Whether you’re building to code or going above and beyond, the goal should always be to design and build a house that will last for generations. Says Cary, N.C., builder Evan Bost, “Beautiful design is another key piece of resiliency. When you build something, you want it to be there forever, as opposed to it being an eyesore 20 years down the road.”
Bost Custom Homes, in Cary, N.C., offers masonry framing as a more durable, fire-resistant option. Illustration: courtesy Bost Custom Homes
When Masonry Makes Sense
In 1999, Bost Custom Homes was the first builder in the Cary, N.C., market to start offering masonry framing as an option.

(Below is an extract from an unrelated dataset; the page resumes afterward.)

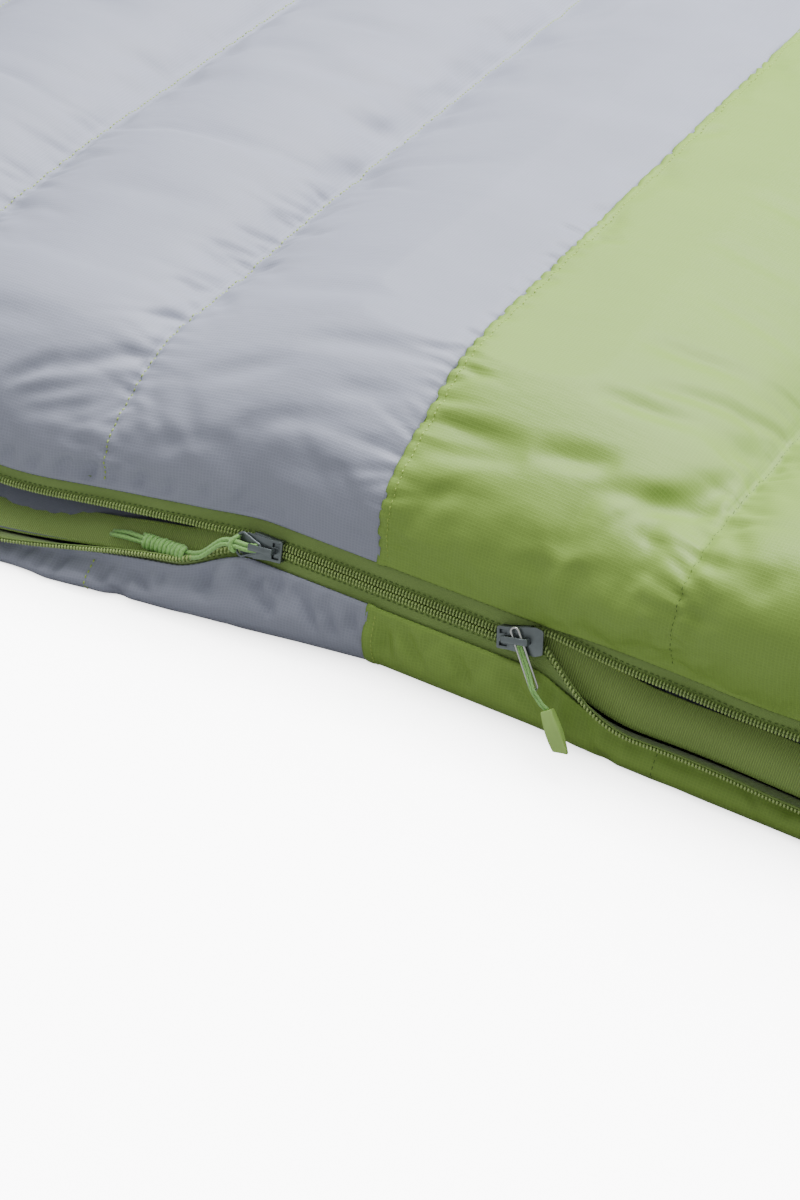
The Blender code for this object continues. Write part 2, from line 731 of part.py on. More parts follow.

Masonry framing is an upgrade from traditional stick framing that isn’t susceptible to fire or water damage, says Evan Bost, director of marketing and building performance.
“It’s a little more complex from a planning and structural-engineering standpoint because all of the load points are transferred into the masonry,” Bost says. “The 8-inch block wall actually serves as the load-bearing point for the roofline and a lot of the major floor and wall systems. For the most part, we’re tying the floors and roofs directly into that masonry wall.”

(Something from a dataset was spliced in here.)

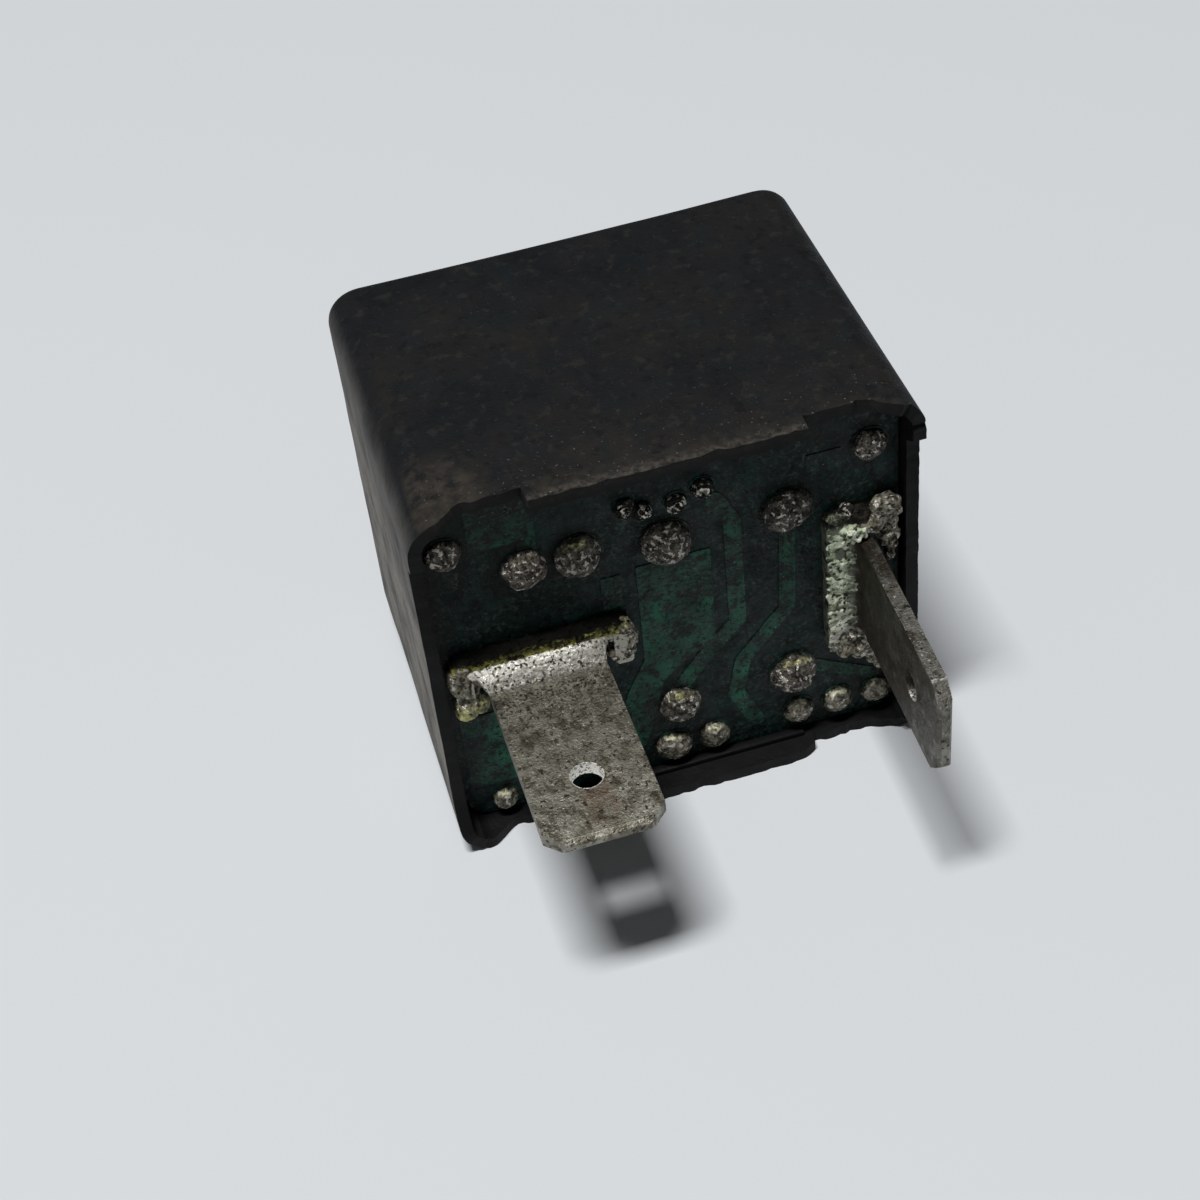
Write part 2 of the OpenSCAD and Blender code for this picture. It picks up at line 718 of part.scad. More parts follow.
module leaf_rivets() {
    color("#b9b5ab") from_rim() for (x = rivet_at) turned(x, rivet_z)
        polygon(concat([[0, armature_y + 0.05], [rivet_r, armature_y + 0.05]],
                       rivet_head(leaf_y + leaf_t, 1, 0.9, 0.35)));
}

// The end of a revolved outline: out under the head, over its chamfer, and back to the axis.
function rivet_head(y, way, r, h) =
    [[rivet_r, y], [r, y], [r, y + way * h / 2], [r - h / 2, y + way * h], [0, y + way * h]];

// A contact: its head, and the rivet's shank and tail on the other side of the strip.
function contact_outline(face, seat, strip, tail_r, tail_h) = let (way = sign(seat - face)) concat(
    [[0, face], [contact_r - 0.25, face], [contact_r, face + way * 0.2], [contact_r, seat],
     [rivet_r, seat]],
    rivet_head(seat + way * strip, way, tail_r, tail_h));

module moving_contact() {
    color("#c9c6bd") from_rim() turned(contact_x, contact_z)
        polygon(contact_outline(moving_face, leaf_y, leaf_t, 0.8, 0.25));
}

module fixed_contact() {
    color("#c9c6bd") from_rim() turned(contact_x, contact_z)
        polygon(contact_outline(fixed_face, strip_end_y, strip_t, 0.8, 0.25));
}

module fixed_contact_strip() {
    half = strip_w / 2;
    low = strip_z - strip_t / 2;
    color("#ad8a4e") from_rim() difference() {
        translate([contact_x, 0, 0]) {
            block(-half, half, board_back, strip_end_y, low, low + strip_t);
            block(-half, half, strip_end_y - strip_t, strip_end_y, low, contact_z + contact_r);
            for (side = [-1, 1]) {
                x = side * leg_pitch / 2;
                block(x - leg_w / 2 + 0.1, x + leg_w / 2 - 0.1, board_y - lead_end, board_back,
                      low, low + strip_t);
            }
        }
        rod(contact_x, contact_z, strip_end_y - strip_t - over, strip_end_y + over, rivet_r + fit);
    }
}

// ---------------------------------------------------------------- return spring

// Points of the wire: the hook on the yoke, the turns, and the hook on the armature's tail.
SPRING_TURNS = 8;
function hook(y, from, to) = [
    for (a = [from : 20 * sign(to - from) : to]) [0, y + hook_r * cos(a), hook_r * sin(a)]
];
function turns(y0, y1) = [
    for (i = [0 : SPRING_TURNS * 10]) let (a = i * 36 - 90)
        [spring_r * cos(a), y0 + (y1 - y0) * i / (SPRING_TURNS * 10), spring_r * sin(a)]
];
spring_path = concat(
    hook(spring_y1, -260, -60),
    turns(spring_y1 + hook_r * 0.5 + 0.45, spring_y2 - hook_r * 0.5 - 0.45),
    hook(spring_y2, -120, 80)
);
function unit(v) = v / norm(v);
function path_way(p, i) = unit(p[min(i + 1, len(p) - 1)] - p[max(i - 1, 0)]);
// The wire never runs along this direction for long, so it can carry each ring's frame.
function ring_side(way) = unit(cross(way, abs(way[0]) < 0.9 ? [1, 0, 0] : [0, 1, 0]));

module wire(path, r, sides) {
    count = len(path);
    sections = [for (i = [0 : count - 1]) let (w = path_way(path, i), s = ring_side(w), u = cross(w, s))
        for (k = [0 : sides - 1]) path[i] + r * (cos(360 * k / sides) * s + sin(360 * k / sides) * u)];
    walls = [for (i = [0 : count - 2], k = [0 : sides - 1]) let (n = (k + 1) % sides)
        [i * sides + k, i * sides + n, (i + 1) * sides + n, (i + 1) * sides + k]];
    ends = [[for (k = [sides - 1 : -1 : 0]) k], [for (k = [0 : sides - 1]) (count - 1) * sides + k]];
    polyhedron(points = sections, faces = concat(walls, ends), convexity = 10);
}

module return_spring() {
    color("#a7a49c") from_rim() translate([coil_x, 0, spring_z]) wire(spring_path, spring_wire_r, 6);
}

// ---------------------------------------------------------------- components

module capacitor_can() {
    lip = 0.4;
    groove_y = cap_y + 1.6;
    color("#23262b") from_rim() difference() {
        turned(cap_x, cap_z) polygon([
            [cap_r - lip, cap_y], [cap_r - 0.1, cap_y], [cap_r, cap_y + 0.3],
            [cap_r, groove_y - 0.5], [cap_r - 0.35, groove_y], [cap_r, groove_y + 0.5],
            [cap_r, cap_y + cap_h - 0.4], [cap_r - 0.4, cap_y + cap_h],
            [0, cap_y + cap_h], [0, cap_y + 2.4], [cap_r - cap_skin - 0.35, cap_y + 2.4],
            [cap_r - cap_skin - 0.35, groove_y + 0.2], [cap_r - cap_skin - 0.35, cap_y + 0.2]
        ]);
        // the cross that lets the can's end open safely
        for (turn = [0, 90]) translate([cap_x, cap_y + cap_h, cap_z]) rotate([0, turn, 0])
            cube([cap_r * 1.3, 0.24, 0.25], center = true);
    }
}

module capacitor_bung() {
    color("#3a3a3a") from_rim() difference() {
        rod(cap_x, cap_z, cap_y + 0.25, cap_y + 2.4 - fit, cap_r - cap_skin - 0.35 - fit);
        for (side = [-1, 1])
            rod(cap_x + side * cap_pitch / 2, cap_z, cap_y, cap_y + 2.4, lead_r + fit);
    }
}

module capacitor_leads() {
    color("#b5b0a6") from_rim() for (side = [-1, 1])
        rod(cap_x + side * cap_pitch / 2, cap_z, board_y - lead_end, cap_y + 2, lead_r);
}

module shunt_wire() {
    r = (shunt_x[1] - shunt_x[0]) / 2;
    color("#9b6a45") from_rim() {
        for (x = shunt_x) rod(x, shunt_z, board_y - lead_end, shunt_top, shunt_r);
        translate([shunt_x[0] + r, shunt_top, shunt_z])
            rotate_extrude(angle = 180) translate([r, 0]) circle(shunt_r);
    }
}

// A resistor's body: two caps and a thinner waist, on an axis along X.
module resistor_body(ends) {
    x = (ends[0] + ends[1]) / 2 - resistor_l / 2;
    cap_l = 1.4;
    waist = resistor_r - 0.2;
    translate([x, axial_y, resistor_z]) rotate([0, 90, 0]) difference() {
        rotate_extrude() polygon([
            [0, 0], [resistor_r - 0.3, 0], [resistor_r, 0.3], [resistor_r, cap_l - 0.3],
            [waist, cap_l], [waist, resistor_l - cap_l],
            [resistor_r, resistor_l - cap_l + 0.3], [resistor_r, resistor_l - 0.3],
            [resistor_r - 0.3, resistor_l], [0, resistor_l]
        ]);
        for (z = [-over, resistor_l - 0.8]) translate([0, 0, z])
            cylinder(r = lead_r + fit, h = 0.8 + over);
    }
}

module axial_leads(ends, body_l, z, y_axis) {
    mid = (ends[0] + ends[1]) / 2;
    bent_lead(ends[0], mid - body_l / 2 + 0.75, z, y_axis, lead_r);
    bent_lead(ends[1], mid + body_l / 2 - 0.75, z, y_axis, lead_r);
}

module resistor_left() {
    color("#b49a6c") from_rim() resistor_body(resistor_left_x);
}

module resistor_left_leads() {
    color("#b5b0a6") from_rim() axial_leads(resistor_left_x, resistor_l, resistor_z, axial_y);
}

module resistor_right() {
    color("#7f9fb0") from_rim() resistor_body(resistor_right_x);
}

module resistor_right_leads() {
    color("#b5b0a6") from_rim() axial_leads(resistor_right_x, resistor_l, resistor_z, axial_y);
}

module diode() {
    x = (diode_x[0] + diode_x[1]) / 2 - diode_l / 2;
    color("#202020") from_rim() translate([x, diode_y, diode_z]) rotate([0, 90, 0]) difference() {
        cylinder(r = diode_r, h = diode_l);
        for (z = [-over, diode_l - 0.8]) translate([0, 0, z])
            cylinder(r = lead_r + fit, h = 0.8 + over);
    }
}

module diode_leads() {
    color("#b5b0a6") from_rim() axial_leads(diode_x, diode_l, diode_z, diode_y);
}

module power_transistor() {
    half = transistor_w / 2;
    low = transistor_z - transistor_t / 2;
    top = transistor_y + transistor_h;
    color("#26272a") from_rim() difference() {
        across(transistor_x - half, transistor_x + half) polygon([
            [transistor_y, low + plate_t], [top, low + plate_t], [top, low + transistor_t - 0.7],
            [top - 0.2, low + transistor_t], [transistor_y + 0.3, low + transistor_t],
            [transistor_y, low + plate_t + 0.8]
        ]);
        translate([transistor_x, top - 3, low - over])
            cylinder(r = 1.5, h = transistor_t + 2 * over);
        for (i = [-1 : 1]) transistor_lead(i, fit);
    }
}

// The bare metal plate on the transistor's back.
module transistor_plate() {
    low = transistor_z - transistor_t / 2;
    half = transistor_w / 2 - 0.9;
    color("#b9b5ab") from_rim() difference() {
        block(transistor_x - half, transistor_x + half, transistor_y + 1.8,
              transistor_y + transistor_h - 0.6, low, low + plate_t);
        translate([transistor_x, transistor_y + transistor_h - 3, low - over])
            cylinder(r = 1.7, h = transistor_t);
    }
}

module transistor_lead(i, grow) {
    x = transistor_x + i * transistor_pitch;
    w = lead_r * 0.8 + grow;
    block(x - w, x + w, board_y - lead_end, transistor_y + 1.2 + grow,
          transistor_z - w * 0.7, transistor_z + w * 0.7);
}

module transistor_leads() {
    color("#b5b0a6") from_rim() for (i = [-1 : 1]) transistor_lead(i, 0);
}

module disc_capacitor() {
    x = (disc_x[0] + disc_x[1]) / 2;
    color("#b8702c") from_rim() translate([x, disc_y, disc_z - disc_t / 2]) difference() {
        rotate_extrude() {
            rect(0, disc_r - disc_t / 4, 0, disc_t);
            rect(0, disc_r, disc_t / 4, disc_t * 3 / 4);
            for (z = [disc_t / 4, disc_t * 3 / 4]) translate([disc_r - disc_t / 4, z])
                circle(disc_t / 4);
        }
        for (px = disc_x) translate([px - x, -disc_r - over, disc_t / 2]) rotate([-90, 0, 0])
            cylinder(r = lead_r * 0.8 + fit, h = over + disc_r * 0.75);
    }
}

module disc_capacitor_leads() {
    color("#b5b0a6") from_rim() for (x = disc_x)
        rod(x, disc_z, board_y - lead_end, disc_y - disc_r * 0.35, lead_r * 0.8);
}

cover();
circuit_board();
copper_tracks();
solder_joints();
terminal_left();
terminal_right();
terminal_left_solder();
terminal_right_solder();
yoke();
core();
bobbin();
coil_winding();
coil_pin_left();
coil_pin_right();
armature();
contact_leaf();
leaf_rivets();
moving_contact();
fixed_contact_strip();
fixed_contact();
return_spring();
capacitor_can();
capacitor_bung();
capacitor_leads();
shunt_wire();
resistor_left();
resistor_left_leads();
resistor_right();
resistor_right_leads();
diode();
diode_leads();
power_transistor();
transistor_plate();
transistor_leads();
disc_capacitor();
disc_capacitor_leads();
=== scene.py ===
# %% [markdown]
# # A used automotive relay
# The relay is a black moulded cover over a small circuit board. Two tinned blades stick out of
# the board, and the coil, the armature and the electronics stand behind it, in the cover.
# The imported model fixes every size. This script gives each piece the surface of a relay that
# has spent years under a bonnet: dust, dull solder, flux crust and corroded tin.

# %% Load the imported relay
import math
import random

import bmesh
import bpy
from mathutils import Matrix, Vector, noise


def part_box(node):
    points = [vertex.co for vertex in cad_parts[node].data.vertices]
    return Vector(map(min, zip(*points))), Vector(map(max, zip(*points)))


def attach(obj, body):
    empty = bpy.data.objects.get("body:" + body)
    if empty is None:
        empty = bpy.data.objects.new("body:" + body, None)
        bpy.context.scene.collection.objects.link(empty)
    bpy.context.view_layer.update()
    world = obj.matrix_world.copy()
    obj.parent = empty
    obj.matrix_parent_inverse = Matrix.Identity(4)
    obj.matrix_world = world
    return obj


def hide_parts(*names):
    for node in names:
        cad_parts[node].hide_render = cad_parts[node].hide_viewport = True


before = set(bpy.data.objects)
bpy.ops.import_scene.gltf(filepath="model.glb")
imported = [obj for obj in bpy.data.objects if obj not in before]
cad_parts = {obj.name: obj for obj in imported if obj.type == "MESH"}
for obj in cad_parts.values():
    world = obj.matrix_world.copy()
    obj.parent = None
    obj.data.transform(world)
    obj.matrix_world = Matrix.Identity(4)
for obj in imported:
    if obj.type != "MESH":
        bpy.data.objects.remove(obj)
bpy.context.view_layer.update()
MM = 0.001

# %% [markdown]
# Lengths are easiest to think about in millimetres from the rim of the cover, as its maker
# would measure them. Each bmesh is therefore built in millimetres from the rim, and one
# function scales it and moves it into the part's frame.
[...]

Masonry block is built up around a bare-bones wood frame. The concrete walls are hollow concrete block filled with rebar, concrete, and foam. (See illustration, above.) Masonry framing costs approximately 3 to 5 percent more than stick framing, but offers multiple benefits including energy efficiency, fire resistance, pest resistance, and sound dampening, Bost says. “Obviously, the internal parts are flammable, but in a masonry-framed home, the structure itself isn’t going to collapse in a fire,” he says.
FEMA-certified safe rooms—certified to survive a tornado rated EF5 (EF2 or higher is considered a significant tornado)—are easy to create in a masonry-framed house. “We try to tuck them in a basement, making them part of the wall slab,” says Bost. “So the ceiling and walls are concrete, rebar, and steel reinforced, and there’s a big steel door.”